Second, though, I can't say whether or not the Court really meant no merit, because we didn't get the reasons for rejecting the argument. The Court didn't say what the reasons were, it just referred to the brief filed by Cottonwood. So if I, or you, or that person over there (hi!) wants to see what that argument was, we have to go to the Court of Appeals and get Cottonwood's brief and read that.
Secret jurisprudence is wrong; unpublished opinions shouldn't exist, and now we have the prospect of having published opinions-- Cottonwood was recommended for publication -- that don't say why one side or the other won. We could have a published opinion that says "Plaintiff wins for the reasons stated in her brief," and what good is that? Opinions are supposed to be published to give guidance to the public and support to the Court: A court's primary strength is the strength of its reasoning, it's ability to persuade people that it's right.

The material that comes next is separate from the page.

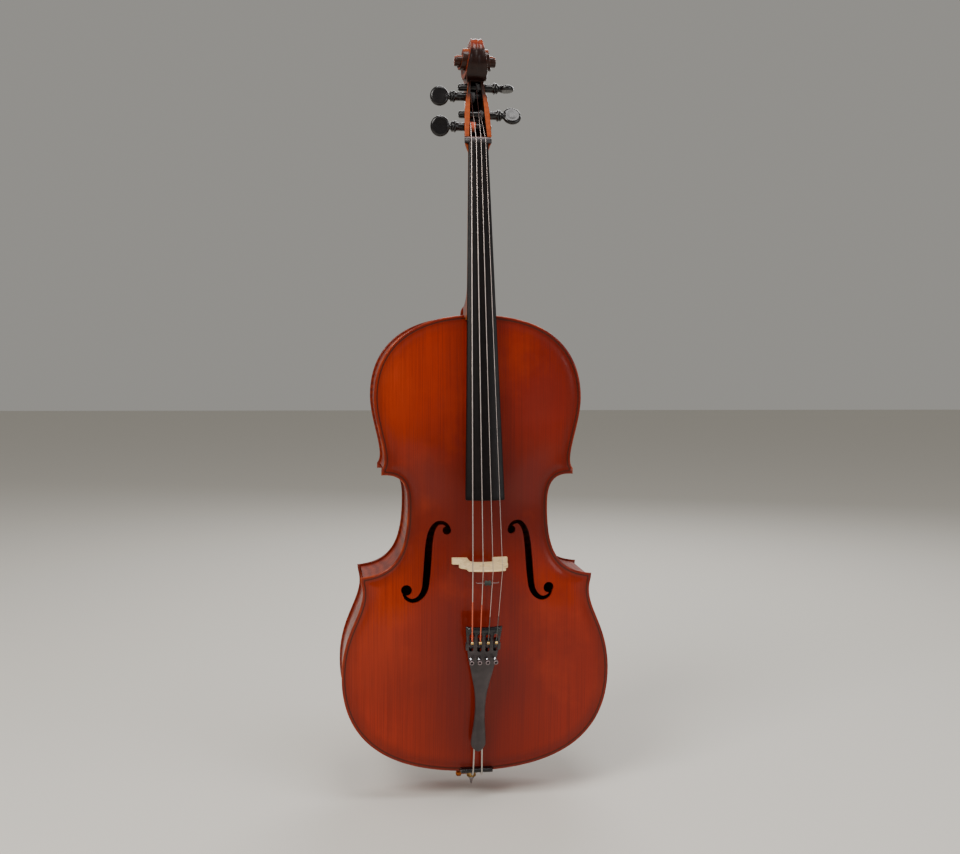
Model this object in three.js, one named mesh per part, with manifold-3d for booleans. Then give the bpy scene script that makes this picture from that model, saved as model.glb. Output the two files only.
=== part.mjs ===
// A full-size cello: hollow arched body, neck with scroll, fittings, strings and pegs.
// Units are millimetres. X runs to the treble side, Y from the belly to the back, Z up along
// the body. The origin is on the endpin's axis, level with the lowest edge of the plates.
import * as THREE from 'three';
import { mergeVertices } from 'three/addons/utils/BufferGeometryUtils.js';
import Module from 'manifold-3d';

// ---- driving dimensions -------------------------------------------------------------------
const BODY_LENGTH = 755;
const RIB_HEIGHT = 116;
const RIB_THICKNESS = 1.8;
const PLATE_EDGE = 4.5;
const OVERHANG = 3.5;
const ARCH_HEIGHT = 22.5;
const GAP = 0.3;

const LOWER_HALF_WIDTH = 222.5;
const WAIST_HALF_WIDTH = 115.5;
const UPPER_HALF_WIDTH = 170.3;

const BOARD_NUT_Z = 1033;
const BOARD_END_Z = 463;
const BOARD_NUT_Y = -42.5;
const BOARD_END_Y = -148.5;
const BOARD_NUT_WIDTH = 32;
const BOARD_END_WIDTH = 62;
const BOARD_CAMBER = 63;
const BOARD_EDGE = 5;

const NUT_LENGTH = 10;
const NUT_HALF_WIDTH = 22;
const NUT_STRING_PITCH = 7.75;
const BRIDGE_STRING_PITCH = 15.5;
const TAIL_STRING_PITCH = 12.9;

const BRIDGE_Z = 357;
const BRIDGE_TOP_Y = -175;
const BRIDGE_HEIGHT = 91;
const BRIDGE_CROWN = 63;
const BRIDGE_FOOT_THICKNESS = 11;
const BRIDGE_TOP_THICKNESS = 2.8;
const BRIDGE_FOOT_BOTTOM = -5;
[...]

As kids, we heard our parents say "I'm right because I'm Mom." That was bad enough. Now, we have the Court saying "We're right -- for the reasons that other person said, that we won't repeat here."
And the final note about this opinion: I said that Darcie borrowed, initially, $1,400 from The Cash Store and that she defaulted after renewing thirty times or so. That sounds pretty bad for Darcie, and serves as an indication why The Cash Store might have wanted to pursue her vigorously -- so vigorously that it threw logic out the window -- or at least it sounds like it does until you consider that before getting sued, Darcie had made an effort to pay back the loans, and in fact had paid The Cash Store, at the time of default, a total of $4,567 on her $1,400 loan.
Which means The Cash Store wasn't trying to get its money back; it was suing because it hadn't made enough of a profit off Darcie yet.
Maybe the legislature didn't have to do very much to regulate these lenders after all -- with business sense like that, they'll stop existing in about two months.